Q: How would you distil who these people are?

A: Through good interviews, if you know how to ask the right questions.

So, together with three to four other elements of the interview, you can select the right people.

But the new work group may do it differently. If you don't interview well, you can let in a few black sheep. With only one test, people know how to do certain things.

But if you take a more collective observation approach and different types of people give comments, it's harder; you see the person for who he is.

Q: With a career track planned out for them, would there be a danger of having the "God's gift to mankind" mentality?

A: What the applicants present in their portfolio will tell you a lot about them. Those who are very solid don't need to tell you so many things. If you are put in an interview with me, I cannot get conned.

Q: Their compassion comes through in things they've been doing?

The way they express it, when they recount the story... For example, so often people do things to put on Facebook for show, or just for the CV. Don't come and think you're God's gift to the world. I really cannot stand people who think they're God's gift. It runs counter to social work and values.

Q: Do you feel the new scheme might be elitist? Some VWOs (voluntary welfare organisations) are worried about this centralised body.

A: It's good that feedback has surfaced early. It's being designed, taking into consideration these views. It'd be different if the Minister had cooked the scheme already and served it. They're going to form a work group.

It boils down to how you design the leadership. People respect leaders who understand and are able to empathise by being on the ground. There is a call to say, if you're a leader, can I expect you to be empathetic, values-based, fair, understanding of what I'm going through, and also smart?

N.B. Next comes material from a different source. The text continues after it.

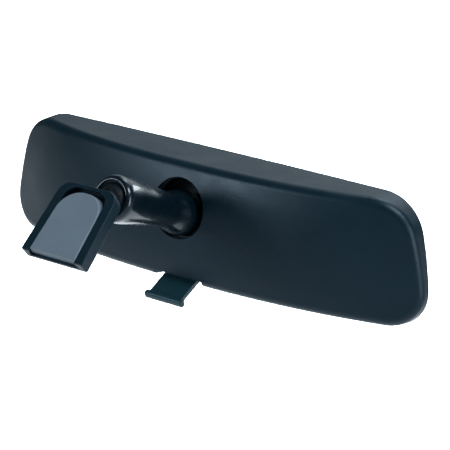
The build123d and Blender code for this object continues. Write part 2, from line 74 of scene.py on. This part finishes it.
# ---- the floor and the world ----
FLOOR_DROP = 0.32  # the floor lies this far under the object
FLOOR_RADIUS = 6.0
FLOOR_SIDES = 96
FLOOR_GLOW = 0.25  # emission, so that the floor isn't dark where the lamps miss it
WORLD_SEEN = (0.97, 0.98, 0.98)  # what the camera sees beyond the floor
WORLD_SEEN_STRENGTH = 1.0
WORLD_LIT = (0.6, 0.8, 1.0)  # the world's own light on the object and the floor
WORLD_LIT_STRENGTH = 0.1

# ---- the lamps ----
LAMP_COLOUR = (0.88, 0.96, 1.0)
LAMP_AIM = (0, -0.07, 0)  # about the middle of the object
FLOOR_WASH_AT = (0.72, -1.65)  # the floor behind the object, as the camera sees it
FLOOR_WASH_HEIGHT = 2.0

# ---- the arm's tube: radii and distances along it ----
TUBE_NEAR_R = 0.012
TUBE_NEAR_EASE = 0.0002  # how much slimmer the tube already is just past the foot's ball
TUBE_NEAR_EASE_AT = 0.005  # from the foot's ball
TUBE_MID_R = 0.0107  # a third of the way along
TUBE_NECK_R = 0.0094
TUBE_NECK_AT = 0.041  # from the foot's ball
TUBE_FAR_R = 0.0118
TUBE_FAR_EASE = 0.0004  # how much slimmer the tube still is just before the mirror's ball
TUBE_FAR_EASE_AT = 0.004  # from the mirror's ball
TUBE_ROLL = 0.004  # how far along the tube each end rolls in
TUBE_LIP_REACH = 0.0063  # past each ball's centre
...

I know of someone who's an A-grader with an outstanding academic record. But while studying overseas, of her own accord, she volunteered at the homeless shelter because she wanted to be connected to the ground to understand, and in the process, her empathy level just went so much higher.

So I don't think we're against people with good academic records but we need to be mindful that to lead, one needs to win the respect of people and be humble.

And to be prepared to be unprepared sometimes, and to be vulnerable and to learn.